_PROVIDED DATA:_
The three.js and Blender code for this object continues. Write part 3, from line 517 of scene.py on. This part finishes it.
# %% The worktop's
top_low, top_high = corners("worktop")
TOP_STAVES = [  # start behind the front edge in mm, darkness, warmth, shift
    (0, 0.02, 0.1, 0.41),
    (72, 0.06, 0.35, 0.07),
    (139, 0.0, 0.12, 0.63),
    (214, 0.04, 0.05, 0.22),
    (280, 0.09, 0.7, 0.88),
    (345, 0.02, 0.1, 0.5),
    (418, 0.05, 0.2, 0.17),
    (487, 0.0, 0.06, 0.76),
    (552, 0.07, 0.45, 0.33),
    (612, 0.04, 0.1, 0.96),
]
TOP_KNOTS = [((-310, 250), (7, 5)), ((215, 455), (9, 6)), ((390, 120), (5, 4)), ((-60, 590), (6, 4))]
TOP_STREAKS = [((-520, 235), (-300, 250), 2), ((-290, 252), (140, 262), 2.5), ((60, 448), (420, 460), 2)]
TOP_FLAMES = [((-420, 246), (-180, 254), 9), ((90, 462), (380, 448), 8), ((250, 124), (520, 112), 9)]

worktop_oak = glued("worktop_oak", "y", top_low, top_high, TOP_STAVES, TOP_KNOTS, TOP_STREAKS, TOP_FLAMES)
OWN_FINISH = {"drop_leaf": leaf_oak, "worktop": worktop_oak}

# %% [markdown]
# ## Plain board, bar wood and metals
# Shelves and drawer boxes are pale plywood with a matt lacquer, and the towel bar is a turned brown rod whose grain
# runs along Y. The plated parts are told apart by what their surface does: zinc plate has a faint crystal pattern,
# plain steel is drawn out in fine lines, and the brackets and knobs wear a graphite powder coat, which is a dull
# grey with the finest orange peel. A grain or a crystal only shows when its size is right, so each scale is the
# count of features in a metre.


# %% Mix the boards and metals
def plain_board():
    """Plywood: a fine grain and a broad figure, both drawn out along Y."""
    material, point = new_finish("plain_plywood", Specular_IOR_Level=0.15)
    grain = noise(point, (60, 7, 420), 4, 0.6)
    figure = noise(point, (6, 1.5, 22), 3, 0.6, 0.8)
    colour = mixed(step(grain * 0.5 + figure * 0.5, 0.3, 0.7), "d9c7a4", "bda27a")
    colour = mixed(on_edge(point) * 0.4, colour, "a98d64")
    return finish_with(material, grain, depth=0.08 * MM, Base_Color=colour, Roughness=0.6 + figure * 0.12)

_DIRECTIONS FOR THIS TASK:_
Copy all of the data. Keep every word exactly as it is.

_RESPONSE TO THE TASK:_
The three.js and Blender code for this object continues. Write part 3, from line 517 of scene.py on. This part finishes it.
# %% The worktop's
top_low, top_high = corners("worktop")
TOP_STAVES = [  # start behind the front edge in mm, darkness, warmth, shift
    (0, 0.02, 0.1, 0.41),
    (72, 0.06, 0.35, 0.07),
    (139, 0.0, 0.12, 0.63),
    (214, 0.04, 0.05, 0.22),
    (280, 0.09, 0.7, 0.88),
    (345, 0.02, 0.1, 0.5),
    (418, 0.05, 0.2, 0.17),
    (487, 0.0, 0.06, 0.76),
    (552, 0.07, 0.45, 0.33),
    (612, 0.04, 0.1, 0.96),
]
TOP_KNOTS = [((-310, 250), (7, 5)), ((215, 455), (9, 6)), ((390, 120), (5, 4)), ((-60, 590), (6, 4))]
TOP_STREAKS = [((-520, 235), (-300, 250), 2), ((-290, 252), (140, 262), 2.5), ((60, 448), (420, 460), 2)]
TOP_FLAMES = [((-420, 246), (-180, 254), 9), ((90, 462), (380, 448), 8), ((250, 124), (520, 112), 9)]

worktop_oak = glued("worktop_oak", "y", top_low, top_high, TOP_STAVES, TOP_KNOTS, TOP_STREAKS, TOP_FLAMES)
OWN_FINISH = {"drop_leaf": leaf_oak, "worktop": worktop_oak}

# %% [markdown]
# ## Plain board, bar wood and metals
# Shelves and drawer boxes are pale plywood with a matt lacquer, and the towel bar is a turned brown rod whose grain
# runs along Y. The plated parts are told apart by what their surface does: zinc plate has a faint crystal pattern,
# plain steel is drawn out in fine lines, and the brackets and knobs wear a graphite powder coat, which is a dull
# grey with the finest orange peel. A grain or a crystal only shows when its size is right, so each scale is the
# count of features in a metre.


# %% Mix the boards and metals
def plain_board():
    """Plywood: a fine grain and a broad figure, both drawn out along Y."""
    material, point = new_finish("plain_plywood", Specular_IOR_Level=0.15)
    grain = noise(point, (60, 7, 420), 4, 0.6)
    figure = noise(point, (6, 1.5, 22), 3, 0.6, 0.8)
    colour = mixed(step(grain * 0.5 + figure * 0.5, 0.3, 0.7), "d9c7a4", "bda27a")
    colour = mixed(on_edge(point) * 0.4, colour, "a98d64")
    return finish_with(material, grain, depth=0.08 * MM, Base_Color=colour, Roughness=0.6 + figure * 0.12)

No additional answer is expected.